**REQUEST**. In the entries below, find the lines with the word "type" and copy them.

·····

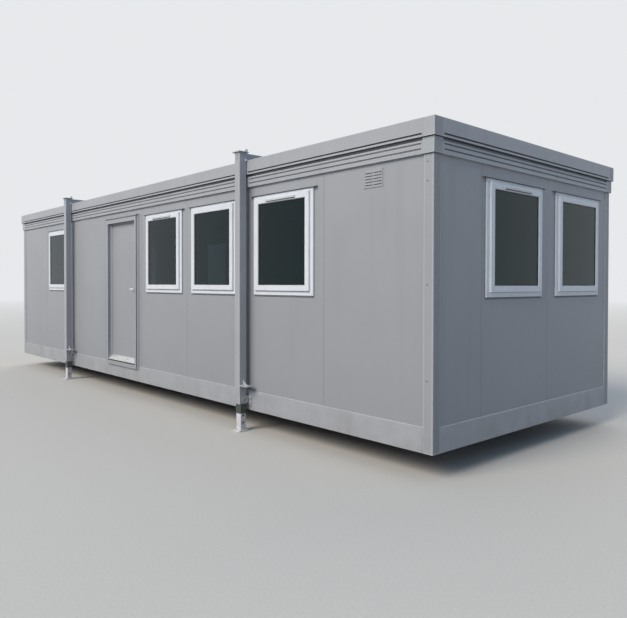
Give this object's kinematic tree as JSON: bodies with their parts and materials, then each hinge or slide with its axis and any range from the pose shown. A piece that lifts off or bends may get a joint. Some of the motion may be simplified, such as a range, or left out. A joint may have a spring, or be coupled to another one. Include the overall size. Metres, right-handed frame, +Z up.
{
  "type": "portable site cabin",
  "caption": "Flat-roofed portable cabin on pinned jack legs, with grooved fascia, white windows and a side door.",
  "frame": {"origin": "on the ground under the middle of the cabin", "axes": "+X along the length, the wall with the door faces -Y, +Z up"},
  "size_m": [10.002, 3.455, 2.9919],
  "materials": {
    "body_paint": "satin light grey coating",
    "chassis_paint": "dark primer",
    "collar_paint": "dark green paint",
    "inner_leg_paint": "white paint",
    "bare_steel": "zinc plated",
    "floor_board": "plywood",
    "roof_board": "white lined board",
    "roof_steel": "coated sheet",
    "white_plastic": "white window plastic",
    "grey_plastic": "grey plastic",
    "window_glass": "clear sealed unit",
    "aluminium": "mill finish, worn",
    "silver": "satin anodised"
  },
  "bodies": {
    "cabin": {"chassis_side_rails": "body_paint", "chassis_end_rails": "body_paint", "chassis_cross_members": "chassis_paint", "floor_deck": "floor_board", "corner_posts": "body_paint", "front_window_panels": "body_paint", "front_vent_panel": "body_paint", "front_plain_panels": "body_paint", "front_door_panel_left": "body_paint", "front_door_panel_right": "body_paint", "front_door_panel_head": "body_paint", "back_wall_panels": "body_paint", "right_end_panels": "body_paint", "left_end_panels": "body_paint", "roof_deck": "roof_board", "roof_sheet": "roof_steel", "fascia_upper_band": "body_paint", "fascia_lower_band": "body_paint", "fascia_corner_caps": "body_paint", "roof_beams": "body_paint", "leg_tubes": "body_paint", "leg_caps": "body_paint", "inner_legs": "inner_leg_paint", "leg_collars": "collar_paint", "leg_pins": "collar_paint", "jack_brackets": "body_paint", "leg_cleats": "body_paint", "window_frames": "white_plastic", "window_sashes": "white_plastic", "window_glass": "window_glass", "window_drips": "body_paint", "trickle_vents": "grey_plastic", "vent_grille": "body_paint", "door_jamb_hinge_side": "body_paint", "door_jamb_lock_side": "body_paint", "door_head": "body_paint", "door_sill": "body_paint", "door_threshold": "aluminium", "hinge_frame_leaves": "bare_steel", "hinge_pins": "bare_steel"},
    "door": {"door_leaf": "body_paint", "door_handle_plates": "silver", "door_lock": "silver", "hinge_door_leaves": "bare_steel"},
    "levers": {"door_levers": "silver"}
  },
  "joints": [
    {"name": "door_hinge", "type": "hinge", "parent": "cabin", "child": "door", "pos_m": [-1.0375, -1.5017, 1.4645], "axis": [0, 0, 1], "range_deg": [0, 90]},
    {"name": "lever_turn", "type": "hinge", "parent": "door", "child": "levers", "pos_m": [-0.217, -1.531, 1.49], "axis": [0, -1, 0], "range_deg": [0, 35], "stiffness_Nm_per_rad": 1, "springref_deg": -22.92}
  ]
}
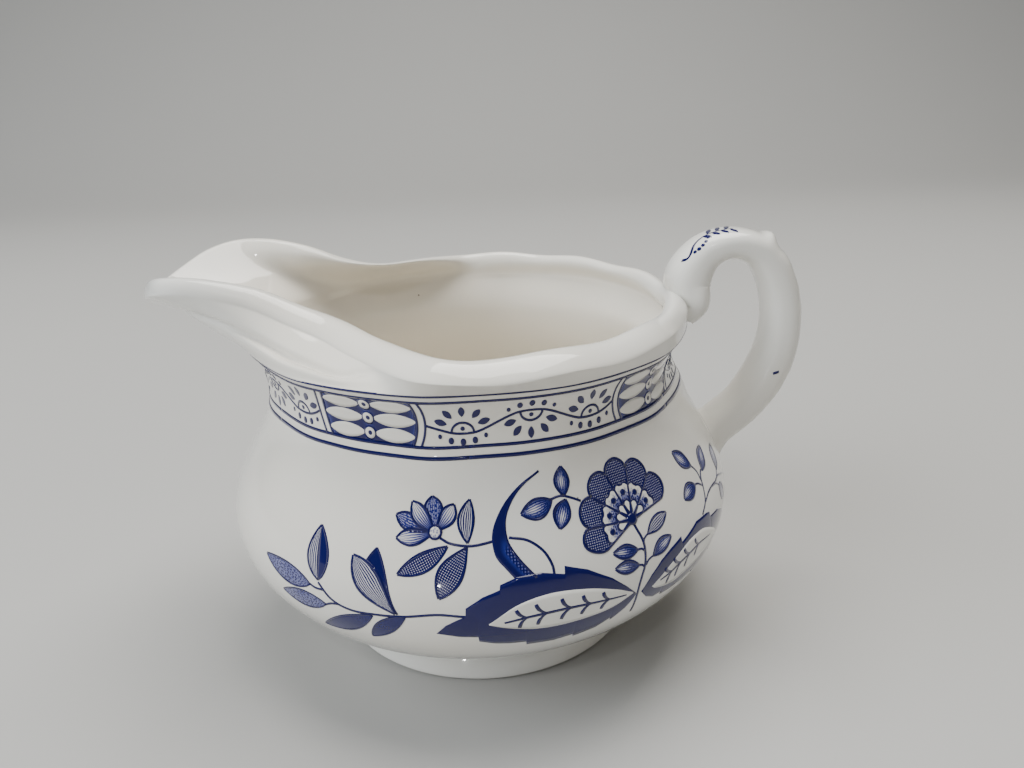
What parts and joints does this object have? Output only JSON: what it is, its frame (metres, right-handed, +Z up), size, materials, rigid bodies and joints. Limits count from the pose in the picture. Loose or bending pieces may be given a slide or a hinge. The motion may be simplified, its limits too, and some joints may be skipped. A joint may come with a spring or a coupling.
{
  "type": "cream jug",
  "caption": "Footed ceramic cream jug with a wide pouring lip, a thick rounded rim, a scrolled strap handle and blue printed decoration.",
  "frame": {"origin": "centre of the foot ring's underside, where the jug stands", "axes": "+Z up, +X from the pouring lip towards the handle, -Y the front with the main spray"},
  "size_m": [0.129, 0.1022, 0.0803],
  "materials": {
    "glaze": "warm off-white gloss glaze",
    "slip": "glazed slip fillet",
    "print": "cobalt print under gloss glaze"
  },
  "bodies": {
    "root": {"body": "glaze", "foot_ring": "glaze", "foot_luting": "slip", "handle": "glaze", "upper_handle_luting": "slip", "lower_handle_luting": "slip", "border_transfer": "print", "front_spray_transfer": "print", "back_spray_transfer": "print", "handle_sprig_transfer": "print"}
  },
  "joints": []
}
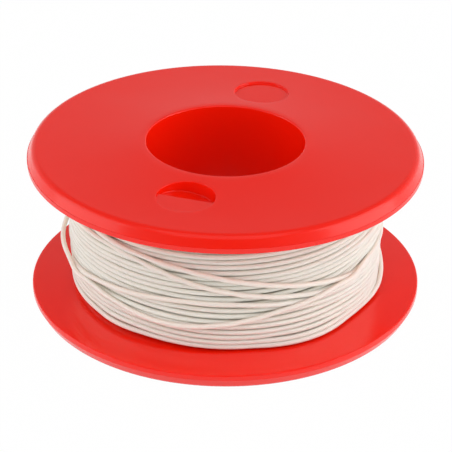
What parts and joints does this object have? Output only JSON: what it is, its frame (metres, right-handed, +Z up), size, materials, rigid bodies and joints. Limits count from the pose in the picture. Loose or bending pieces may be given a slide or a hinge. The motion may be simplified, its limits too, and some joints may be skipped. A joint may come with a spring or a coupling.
{
  "type": "wire spool",
  "caption": "Flanged plastic spool wound with thin insulated wire, with a plain central bore and shallow drive pockets in its outer faces.",
  "frame": {"origin": "centre of the circle that the spool stands on, on the bore's axis, at the foot of the lower flange", "axes": "+Z up along the bore's axis; -Y towards the viewer of the picture; +X to the picture's right"},
  "size_m": [0.07, 0.07, 0.0305],
  "materials": {
    "red_plastic": "gloss, injection moulded polystyrene",
    "wire_insulation": "soft white extruded insulation, low sheen",
    "tinned_copper": "tinned copper, cut end"
  },
  "bodies": {
    "root": {"lower_spool_half": "red_plastic", "upper_spool_half": "red_plastic", "buried_turns": "wire_insulation", "outer_turns": "wire_insulation", "conductor": "tinned_copper"}
  },
  "joints": []
}
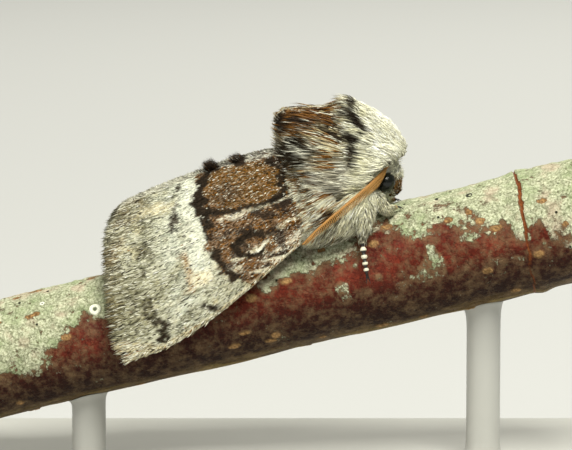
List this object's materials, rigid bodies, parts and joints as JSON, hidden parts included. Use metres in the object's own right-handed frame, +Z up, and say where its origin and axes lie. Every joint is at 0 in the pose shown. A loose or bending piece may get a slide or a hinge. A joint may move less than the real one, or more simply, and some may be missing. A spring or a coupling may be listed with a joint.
{
  "type": "tussock moth model on a twig perch",
  "caption": "Life-size still model of a woolly moth at rest with roofed wings, gripping a cut length of twig held on a flat base by short rods.",
  "frame": {"origin": "middle of the display base's underside, on the floor", "axes": "+X the way the moth faces, level; +Y to the moth's left; +Z up. The twig rises 13.6 degrees towards +X."},
  "size_m": [0.037, 0.024, 0.0219],
  "materials": {
    "bark": "maroon bark with pale lichen, matte",
    "wing_scales": "pale grey and brown wing scales, matte",
    "woolly_coat": "cream hair with brown and black streaks, matte",
    "antenna_comb": "tan comb, satin",
    "eye": "black, glossy, faceted",
    "dark_scales": "dark brown scales, matte",
    "stand": "plain pale display stand, satin"
  },
  "bodies": {
    "root": {"abdomen": "woolly_coat", "antenna_left": "antenna_comb", "antenna_right": "antenna_comb", "eye_left": "eye", "eye_right": "eye", "foreleg_left": "woolly_coat", "foreleg_right": "woolly_coat", "forewing_left": "wing_scales", "forewing_right": "wing_scales", "head": "woolly_coat", "hindleg_left": "woolly_coat", "hindleg_right": "woolly_coat", "hindwing_left": "wing_scales", "hindwing_right": "wing_scales", "midleg_left": "woolly_coat", "midleg_right": "woolly_coat", "palp_left": "dark_scales", "palp_right": "dark_scales", "perch": "bark", "stand_base": "stand", "stand_rod_front": "stand", "stand_rod_rear": "stand", "thorax": "woolly_coat"}
  },
  "joints": []
}
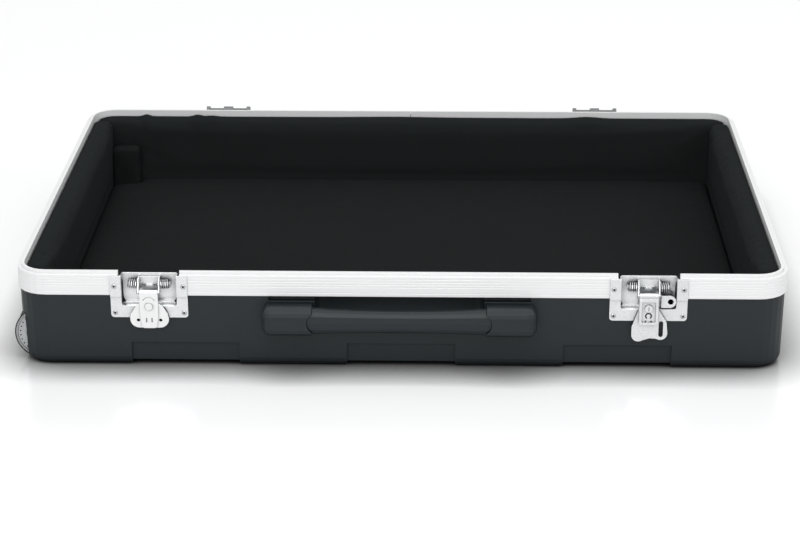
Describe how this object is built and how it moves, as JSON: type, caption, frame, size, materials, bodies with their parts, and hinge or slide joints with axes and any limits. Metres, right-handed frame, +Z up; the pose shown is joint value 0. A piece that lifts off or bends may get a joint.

·····

**RESPONSE TO THE TASK**.
  "type": "portable site cabin",
    {"name": "door_hinge", "type": "hinge", "parent": "cabin", "child": "door", "pos_m": [-1.0375, -1.5017, 1.4645], "axis": [0, 0, 1], "range_deg": [0, 90]},
    {"name": "lever_turn", "type": "hinge", "parent": "door", "child": "levers", "pos_m": [-0.217, -1.531, 1.49], "axis": [0, -1, 0], "range_deg": [0, 35], "stiffness_Nm_per_rad": 1, "springref_deg": -22.92}
  "type": "cream jug",
  "type": "wire spool",
  "type": "tussock moth model on a twig perch",
Describe how this object is built and how it moves, as JSON: type, caption, frame, size, materials, bodies with their parts, and hinge or slide joints with axes and any limits. Metres, right-handed frame, +Z up; the pose shown is joint value 0. A piece that lifts off or bends may get a joint.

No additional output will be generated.